The first step to combat periodontal disease is to schedule an appointment with Dr. Gistaro, Dr. Shah, or Dr. Parmar at our Chula Vista dental office. There are a variety of treatment options depending on the details of your situation and the severity of the problem.
The first line of defense against gum disease is a unique type of cleaning called “scaling and root planing.” In this procedure, an ultrasonic cleaning device is used to remove plaque and tartar from your teeth where regular cleaning devices can't reach: under the gum line, on the tooth, and around the root. Then, the rough surface of the tooth and the root are smoothed out (planed). This provides a healthy, clean surface that makes it easier for the gum tissue to reattach to the tooth.

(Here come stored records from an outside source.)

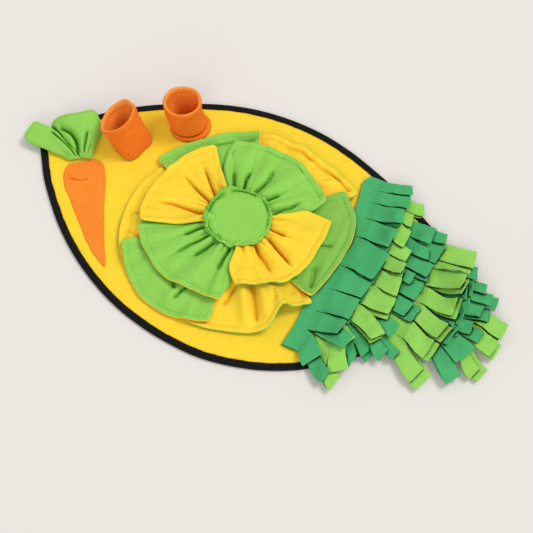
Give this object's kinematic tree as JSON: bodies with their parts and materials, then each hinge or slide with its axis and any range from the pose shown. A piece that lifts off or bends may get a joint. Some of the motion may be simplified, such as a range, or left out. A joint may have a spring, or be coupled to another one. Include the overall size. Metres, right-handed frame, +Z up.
{
  "type": "snuffle mat",
  "caption": "Pointed-oval fleece foraging mat with a layered petal flower, rows of cut fringe, a flat carrot with a gathered top, and open treat cups.",
  "frame": {"origin": "middle of the mat's outline, on its underside", "axes": "+X runs along the mat from the carrot end to the fringed tip, +Y to the long side where the cups stand, +Z up from the floor"},
  "size_m": [0.8092, 0.4388, 0.0755],
  "materials": {
    "mat_fleece": "matt yellow polar fleece",
    "binding_tape": "matt black woven binding tape",
    "petal_yellow": "matt yellow polar fleece, green on the back",
    "petal_green": "matt light green polar fleece, yellow on the back",
    "carrot_fleece": "matt orange polar fleece",
    "cup_fleece": "matt deep orange polar fleece",
    "tuft_fleece": "matt light green polar fleece",
    "fringe_dark": "matt tree green polar fleece",
    "fringe_light": "matt light green polar fleece"
  },
  "bodies": {
    "root": {"mat_base": "mat_fleece", "binding": "binding_tape", "carrot": "carrot_fleece", "carrot_tuft": "tuft_fleece", "cup_left": "cup_fleece", "cup_right": "cup_fleece", "flower_disc": "petal_green", "petal_low_a": "petal_green", "petal_low_b": "petal_yellow", "petal_low_c": "petal_green", "petal_low_d": "petal_yellow", "petal_low_e": "petal_green", "petal_low_f": "petal_yellow", "petal_top_a": "petal_yellow", "petal_top_b": "petal_green", "petal_top_c": "petal_yellow", "petal_top_d": "petal_green", "fringe_row_1": "fringe_dark", "fringe_row_2": "fringe_light", "fringe_row_3": "fringe_dark", "fringe_row_4": "fringe_light", "fringe_row_5": "fringe_dark", "fringe_row_6": "fringe_light"}
  },
  "joints": []
}
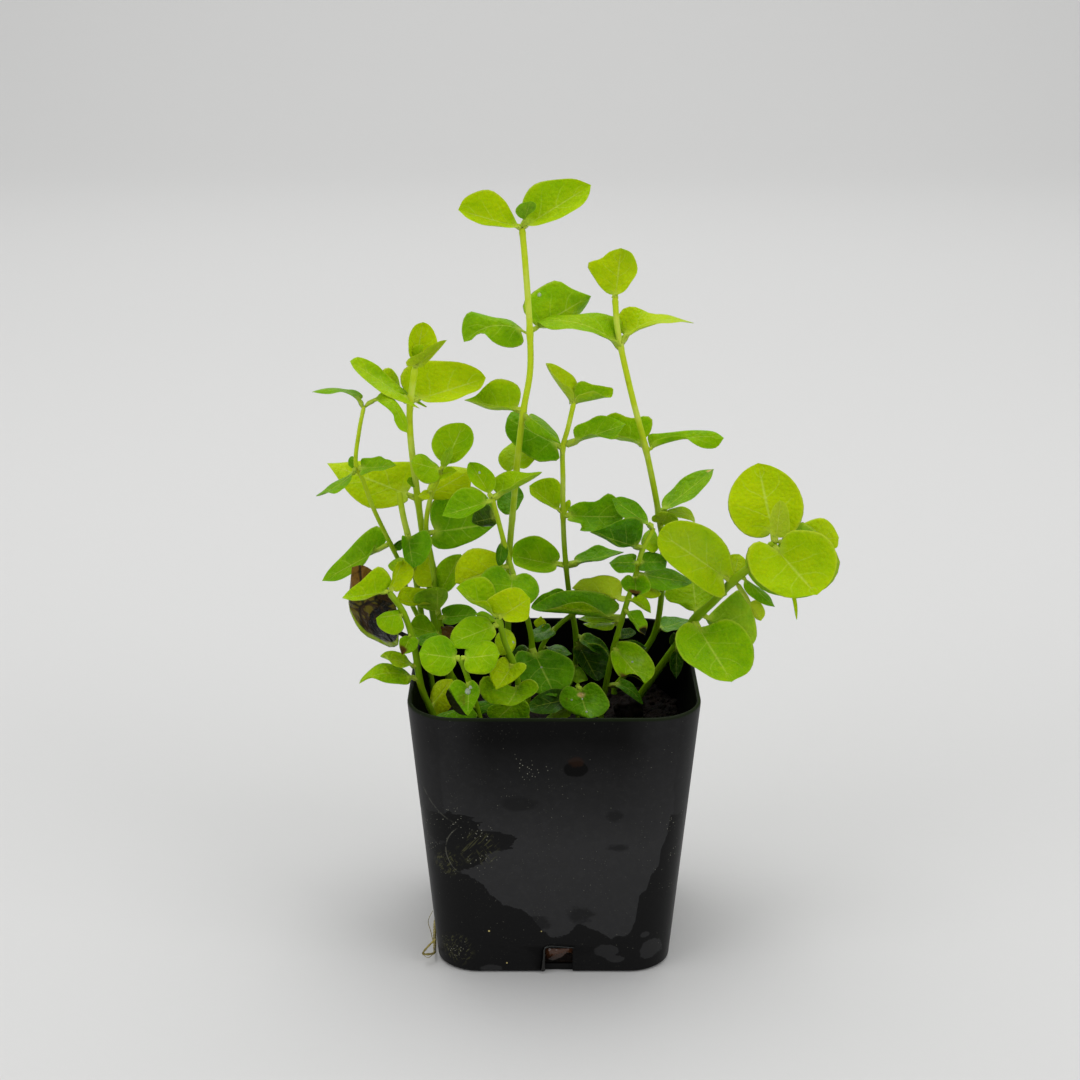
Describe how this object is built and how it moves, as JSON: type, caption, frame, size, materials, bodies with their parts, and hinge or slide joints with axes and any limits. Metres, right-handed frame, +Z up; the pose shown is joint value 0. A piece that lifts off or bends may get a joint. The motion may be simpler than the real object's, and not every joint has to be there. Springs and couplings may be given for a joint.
{
  "type": "potted golden creeping jenny",
  "caption": "Golden creeping jenny: slender upright stems with paired round lime leaves, rooted in dark soil in a tapered square black nursery pot with drain notches.",
  "frame": {"origin": "middle of the pot's flat underside, on the surface that the pot stands on", "axes": "+Z up along the stems, +X to the right of the pot's front side, which faces -Y"},
  "size_m": [0.1111, 0.0604, 0.1636],
  "materials": {
    "black_plastic": "satin, dusty, with dull dry patches",
    "wet_soil": "damp, crumbly",
    "root": "dry, fibrous",
    "stem": "smooth, waxy",
    "young_leaf": "satin, finely veined",
    "green_leaf": "satin, finely veined",
    "dark_leaf": "satin, finely veined",
    "dead_leaf": "withered, leathery"
  },
  "bodies": {
    "root": {"pot": "black_plastic", "soil": "wet_soil", "root_loop": "root", "tall_stem": "stem", "tall_leaf_1": "young_leaf", "tall_leaf_2": "young_leaf", "tall_leaf_4": "green_leaf", "tall_leaf_5": "green_leaf", "tall_leaf_6": "green_leaf", "right_stem": "stem", "right_leaf_1": "young_leaf", "right_leaf_2": "young_leaf", "right_leaf_3": "green_leaf", "right_leaf_5": "green_leaf", "right_leaf_6": "green_leaf", "left_stem": "stem", "left_leaf_3": "young_leaf", "left_leaf_4": "young_leaf", "left_leaf_5": "young_leaf", "left_leaf_6": "young_leaf", "bent_stem": "stem", "bent_leaf_2": "green_leaf", "bent_leaf_7": "green_leaf", "short_stem": "stem", "side_stem": "stem", "side_leaf_1": "green_leaf", "side_leaf_6": "dark_leaf", "inner_stem": "stem", "inner_leaf_3": "green_leaf", "inner_leaf_7": "green_leaf", "inner_leaf_8": "dark_leaf", "centre_stem": "stem", "centre_leaf_3": "dark_leaf", "centre_leaf_7": "dark_leaf", "centre_leaf_8": "dark_leaf", "front_stem": "stem", "front_leaf_2": "dark_leaf", "front_leaf_4": "dark_leaf", "front_leaf_12": "green_leaf", "outer_stem": "stem", "outer_leaf_1": "young_leaf", "outer_leaf_2": "young_leaf", "outer_leaf_8": "green_leaf", "outer_leaf_9": "green_leaf", "outer_leaf_10": "green_leaf", "rim_stem": "stem", "rim_leaf_1": "young_leaf", "rim_leaf_7": "green_leaf", "rim_leaf_9": "dead_leaf", "low_stem": "stem", "low_leaf_1": "young_leaf", "low_leaf_2": "young_leaf", "low_leaf_3": "young_leaf", "middle_stem": "stem", "middle_leaf_1": "young_leaf", "middle_leaf_3": "green_leaf", "middle_leaf_6": "green_leaf", "floor_stem": "stem", "floor_leaf_1": "dark_leaf", "nest_stem": "stem"}
  },
  "joints": []
}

If you address your gum disease before it becomes severe, scaling and root planing may be the only treatment you need. However, as with any dental procedure, after-care is vital. In order to keep your teeth in good shape and resist future occurrences of gum disease, you must brush and floss daily, eat a healthy diet, avoid tobacco use, and have regular dental checkups at our Chula Vista office. Even after a successful scaling and root planing, if you don't attend to your teeth properly, it's quite likely that you'll develop gum disease again.
Surgical Treatment Options
If the tissue or bone surrounding your teeth is too damaged to be repaired with non-surgical treatment, several surgical procedures are available to prevent severe damage and to restore a healthy smile. Dr. Gistaro, Dr. Shah, or Dr. Parmar will recommend the procedure that is best suited to the condition of your teeth and gums. Following is a list of common types of periodontal surgery:
- Pocket Depth Reduction
In a healthy mouth, the teeth are firmly surrounded by gum tissue and securely supported by the bones of the jaw. Periodontal disease damages these tissues and bones, leaving open spaces around the teeth that we call pockets. The larger these pockets are, the easier it is for bacteria to collect inside them, leading to more and more damage over time. Eventually the supportive structure degrades to the point that the tooth either falls out or needs to be removed.
During pocket reduction procedures (also known as “flap surgery”), we fold back the gum tissue and remove the bacteria hiding underneath, as well as the hardened plaque and tartar that have collected. We may also remove any tissue that is too damaged to survive. We then sew the healthy tissue back into place. Now that the tooth and root are free of bacteria, plaque, and tartar, and the pockets have been reduced, the gums can reattach to the teeth.
When the bone and tissue supporting the teeth have been lost due to severe gum disease, we can restore these areas with a regeneration procedure. During this process, we begin by folding back the gum tissue and removing the bacteria, plaque, and tartar. Depending on your situation, we may then perform a bone graft to stimulate new bone growth, or we may apply a special kind of protein that stimulates tissue growth to repair the areas that have been destroyed by the disease.
- Soft-Tissue Graft
A frequent symptom of gum disease is gum recession (also called gingival recession). As the gums recede, more of the roots are revealed. This can make teeth appear longer and can also create sensitivity to hot or cold liquids or food. It also exposes the tooth to increased damage from gum disease, as bacteria, plaque, and tartar attack the surface of the tooth and the root.
During a soft-tissue graft, tissue from the top of your mouth or another source is sewed to the gum area, covering the roots and restoring the gum line to its original, healthy location. This procedure can also be performed for cosmetic reasons.